-- Start of Provided information --

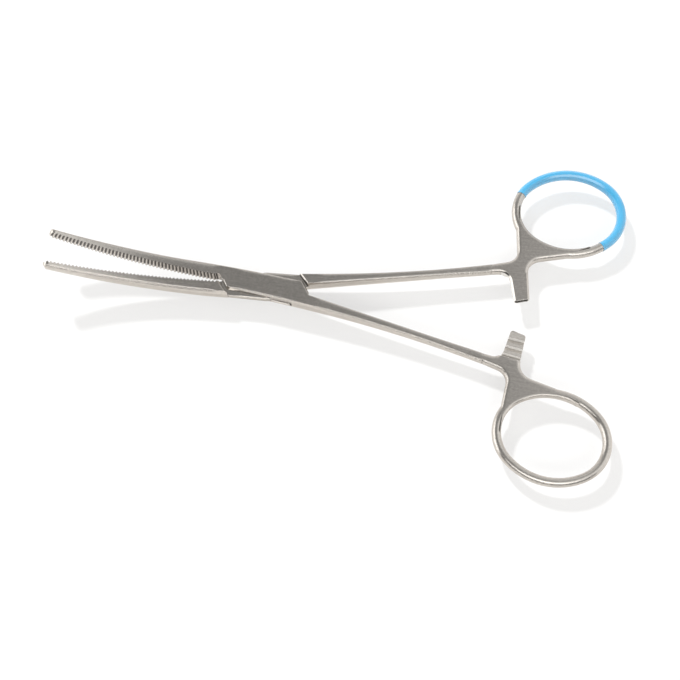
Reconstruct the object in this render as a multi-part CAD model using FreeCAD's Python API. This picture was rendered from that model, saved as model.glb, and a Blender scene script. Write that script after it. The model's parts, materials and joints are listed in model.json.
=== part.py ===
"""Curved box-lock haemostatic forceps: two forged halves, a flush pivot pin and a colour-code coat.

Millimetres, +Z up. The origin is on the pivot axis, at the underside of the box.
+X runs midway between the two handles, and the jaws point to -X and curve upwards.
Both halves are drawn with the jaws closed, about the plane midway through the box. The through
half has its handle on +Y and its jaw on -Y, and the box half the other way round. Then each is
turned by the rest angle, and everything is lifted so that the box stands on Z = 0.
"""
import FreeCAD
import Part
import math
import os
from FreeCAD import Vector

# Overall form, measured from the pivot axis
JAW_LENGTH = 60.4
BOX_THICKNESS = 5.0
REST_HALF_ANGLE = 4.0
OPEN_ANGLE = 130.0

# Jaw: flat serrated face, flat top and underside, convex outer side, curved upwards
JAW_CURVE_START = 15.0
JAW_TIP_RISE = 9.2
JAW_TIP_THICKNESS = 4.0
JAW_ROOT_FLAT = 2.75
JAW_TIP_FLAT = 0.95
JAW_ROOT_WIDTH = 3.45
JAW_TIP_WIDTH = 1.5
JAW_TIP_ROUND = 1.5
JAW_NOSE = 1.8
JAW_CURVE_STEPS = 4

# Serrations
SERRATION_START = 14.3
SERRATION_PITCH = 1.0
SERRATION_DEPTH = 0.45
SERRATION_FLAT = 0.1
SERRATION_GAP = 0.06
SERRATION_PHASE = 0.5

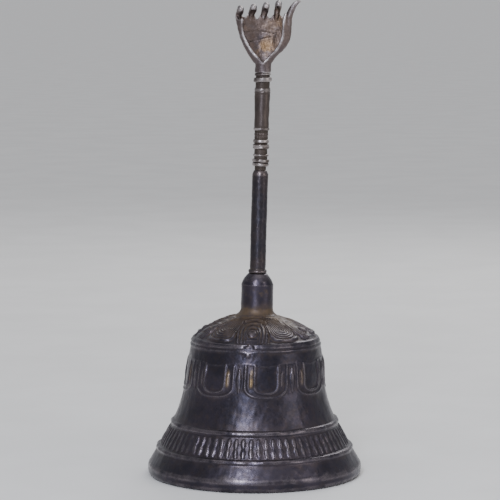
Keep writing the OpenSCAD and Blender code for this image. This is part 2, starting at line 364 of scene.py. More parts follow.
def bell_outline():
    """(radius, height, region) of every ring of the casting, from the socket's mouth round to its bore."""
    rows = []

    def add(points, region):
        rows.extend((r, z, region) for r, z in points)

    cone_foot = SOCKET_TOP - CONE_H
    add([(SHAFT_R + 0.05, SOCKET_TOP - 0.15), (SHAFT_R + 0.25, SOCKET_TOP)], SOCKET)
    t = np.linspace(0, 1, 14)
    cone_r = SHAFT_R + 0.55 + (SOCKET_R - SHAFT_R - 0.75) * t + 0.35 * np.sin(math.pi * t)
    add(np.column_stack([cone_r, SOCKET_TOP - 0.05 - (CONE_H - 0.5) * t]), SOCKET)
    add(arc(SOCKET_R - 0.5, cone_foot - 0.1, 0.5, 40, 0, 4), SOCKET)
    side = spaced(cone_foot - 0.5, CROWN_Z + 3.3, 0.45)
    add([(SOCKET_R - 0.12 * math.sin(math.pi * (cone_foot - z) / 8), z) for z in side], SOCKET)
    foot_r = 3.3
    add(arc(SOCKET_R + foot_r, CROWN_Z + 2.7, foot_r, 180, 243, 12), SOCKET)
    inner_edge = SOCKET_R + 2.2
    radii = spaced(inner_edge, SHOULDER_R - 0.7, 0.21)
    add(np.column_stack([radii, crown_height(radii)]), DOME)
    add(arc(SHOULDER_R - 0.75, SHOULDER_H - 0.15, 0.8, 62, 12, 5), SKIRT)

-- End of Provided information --
-- Start of Provided information --

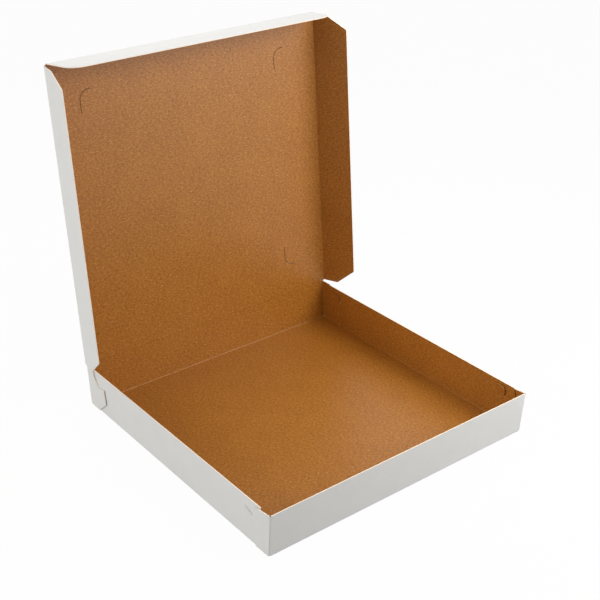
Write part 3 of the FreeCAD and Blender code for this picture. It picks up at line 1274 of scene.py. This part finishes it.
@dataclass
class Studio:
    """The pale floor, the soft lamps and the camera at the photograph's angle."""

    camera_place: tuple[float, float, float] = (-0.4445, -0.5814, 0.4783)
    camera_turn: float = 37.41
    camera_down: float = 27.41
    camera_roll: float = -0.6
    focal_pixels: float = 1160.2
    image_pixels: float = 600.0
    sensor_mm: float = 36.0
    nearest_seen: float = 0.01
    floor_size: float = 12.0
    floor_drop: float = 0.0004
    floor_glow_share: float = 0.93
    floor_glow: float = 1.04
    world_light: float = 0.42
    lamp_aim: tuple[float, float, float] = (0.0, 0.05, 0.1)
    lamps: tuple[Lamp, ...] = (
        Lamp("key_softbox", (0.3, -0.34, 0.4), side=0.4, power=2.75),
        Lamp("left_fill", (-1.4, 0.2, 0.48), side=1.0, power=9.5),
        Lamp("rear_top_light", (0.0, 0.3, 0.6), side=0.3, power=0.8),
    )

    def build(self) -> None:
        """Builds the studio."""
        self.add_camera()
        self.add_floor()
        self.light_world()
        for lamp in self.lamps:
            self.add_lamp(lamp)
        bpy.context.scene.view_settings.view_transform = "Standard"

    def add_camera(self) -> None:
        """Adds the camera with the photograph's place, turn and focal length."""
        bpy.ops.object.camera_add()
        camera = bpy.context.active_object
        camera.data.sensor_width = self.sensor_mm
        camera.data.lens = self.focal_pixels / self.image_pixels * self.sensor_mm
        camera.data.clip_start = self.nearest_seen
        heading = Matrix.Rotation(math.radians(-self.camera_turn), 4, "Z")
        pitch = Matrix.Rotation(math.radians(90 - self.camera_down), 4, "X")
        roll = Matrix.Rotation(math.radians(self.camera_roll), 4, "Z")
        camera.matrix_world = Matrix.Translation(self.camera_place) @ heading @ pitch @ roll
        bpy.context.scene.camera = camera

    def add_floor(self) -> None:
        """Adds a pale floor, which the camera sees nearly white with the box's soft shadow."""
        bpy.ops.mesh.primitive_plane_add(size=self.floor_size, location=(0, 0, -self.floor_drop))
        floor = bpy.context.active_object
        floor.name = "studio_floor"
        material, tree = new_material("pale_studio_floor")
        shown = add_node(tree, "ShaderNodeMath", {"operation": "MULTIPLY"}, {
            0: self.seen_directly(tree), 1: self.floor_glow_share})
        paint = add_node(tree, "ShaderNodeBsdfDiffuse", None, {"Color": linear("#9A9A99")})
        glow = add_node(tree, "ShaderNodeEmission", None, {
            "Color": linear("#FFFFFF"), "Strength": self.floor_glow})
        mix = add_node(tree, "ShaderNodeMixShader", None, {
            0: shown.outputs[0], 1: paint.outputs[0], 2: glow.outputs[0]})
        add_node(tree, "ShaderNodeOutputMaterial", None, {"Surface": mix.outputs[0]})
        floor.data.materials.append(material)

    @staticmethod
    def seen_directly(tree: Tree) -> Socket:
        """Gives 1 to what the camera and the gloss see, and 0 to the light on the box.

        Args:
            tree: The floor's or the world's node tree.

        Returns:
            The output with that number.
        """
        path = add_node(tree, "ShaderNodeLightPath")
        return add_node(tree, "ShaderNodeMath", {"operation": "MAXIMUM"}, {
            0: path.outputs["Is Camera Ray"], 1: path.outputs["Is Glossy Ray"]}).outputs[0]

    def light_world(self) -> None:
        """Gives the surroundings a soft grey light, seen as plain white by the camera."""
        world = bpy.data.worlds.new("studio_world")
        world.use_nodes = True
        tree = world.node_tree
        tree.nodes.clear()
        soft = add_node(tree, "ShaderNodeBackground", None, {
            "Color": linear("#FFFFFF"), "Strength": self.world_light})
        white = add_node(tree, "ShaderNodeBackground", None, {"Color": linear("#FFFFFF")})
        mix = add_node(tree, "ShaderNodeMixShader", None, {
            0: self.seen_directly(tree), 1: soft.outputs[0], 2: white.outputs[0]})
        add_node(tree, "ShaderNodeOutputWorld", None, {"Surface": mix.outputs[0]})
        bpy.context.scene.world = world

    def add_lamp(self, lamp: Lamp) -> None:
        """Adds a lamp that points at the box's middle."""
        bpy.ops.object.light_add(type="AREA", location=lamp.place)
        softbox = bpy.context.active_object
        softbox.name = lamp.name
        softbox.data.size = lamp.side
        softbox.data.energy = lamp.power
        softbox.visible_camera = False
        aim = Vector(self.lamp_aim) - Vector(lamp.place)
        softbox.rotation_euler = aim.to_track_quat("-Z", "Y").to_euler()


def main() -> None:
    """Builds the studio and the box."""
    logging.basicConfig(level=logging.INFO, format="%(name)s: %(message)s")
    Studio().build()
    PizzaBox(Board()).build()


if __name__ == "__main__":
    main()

-- End of Provided information --
-- Start of Provided information --

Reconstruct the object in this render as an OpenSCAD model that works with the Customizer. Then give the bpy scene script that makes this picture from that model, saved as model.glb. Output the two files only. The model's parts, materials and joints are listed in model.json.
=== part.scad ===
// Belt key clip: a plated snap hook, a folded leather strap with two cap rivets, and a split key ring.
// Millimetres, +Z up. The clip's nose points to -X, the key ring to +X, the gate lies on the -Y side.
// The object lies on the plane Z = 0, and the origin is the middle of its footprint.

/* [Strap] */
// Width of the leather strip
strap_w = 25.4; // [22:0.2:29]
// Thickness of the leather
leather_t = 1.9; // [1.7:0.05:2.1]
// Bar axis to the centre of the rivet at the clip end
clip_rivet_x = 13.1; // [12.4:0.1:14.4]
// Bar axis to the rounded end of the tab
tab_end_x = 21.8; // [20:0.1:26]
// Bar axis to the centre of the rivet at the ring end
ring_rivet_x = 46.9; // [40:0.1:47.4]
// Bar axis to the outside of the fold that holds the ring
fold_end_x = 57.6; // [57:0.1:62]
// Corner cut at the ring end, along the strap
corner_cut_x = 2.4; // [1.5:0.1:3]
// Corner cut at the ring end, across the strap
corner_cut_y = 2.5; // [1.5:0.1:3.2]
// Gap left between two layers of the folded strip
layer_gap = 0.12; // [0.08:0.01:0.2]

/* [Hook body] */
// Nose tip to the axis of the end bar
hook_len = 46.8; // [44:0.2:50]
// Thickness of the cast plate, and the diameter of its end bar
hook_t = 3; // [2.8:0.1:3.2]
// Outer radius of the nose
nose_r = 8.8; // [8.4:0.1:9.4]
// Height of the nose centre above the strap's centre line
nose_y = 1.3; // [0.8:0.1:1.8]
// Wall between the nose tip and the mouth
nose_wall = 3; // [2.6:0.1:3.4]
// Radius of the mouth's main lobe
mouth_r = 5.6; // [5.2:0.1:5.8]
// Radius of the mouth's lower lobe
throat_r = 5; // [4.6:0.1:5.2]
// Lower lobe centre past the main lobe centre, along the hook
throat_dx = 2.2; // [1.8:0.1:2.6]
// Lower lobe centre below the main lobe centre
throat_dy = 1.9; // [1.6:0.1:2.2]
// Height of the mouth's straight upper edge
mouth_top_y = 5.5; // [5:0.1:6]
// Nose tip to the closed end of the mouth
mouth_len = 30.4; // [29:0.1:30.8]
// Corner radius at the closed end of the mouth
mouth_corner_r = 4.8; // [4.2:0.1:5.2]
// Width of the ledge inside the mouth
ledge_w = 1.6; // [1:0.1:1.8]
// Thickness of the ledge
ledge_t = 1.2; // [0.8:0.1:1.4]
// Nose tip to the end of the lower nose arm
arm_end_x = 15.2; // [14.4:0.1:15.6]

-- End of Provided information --

Task prompt: Output the lines of the records above exactly as they appear, from the line containing "Reconstruct the object in this render as a multi-part" through the line containing "a colour-code coat.".

Exercise response:
Reconstruct the object in this render as a multi-part CAD model using FreeCAD's Python API. This picture was rendered from that model, saved as model.glb, and a Blender scene script. Write that script after it. The model's parts, materials and joints are listed in model.json.
=== part.py ===
"""Curved box-lock haemostatic forceps: two forged halves, a flush pivot pin and a colour-code coat.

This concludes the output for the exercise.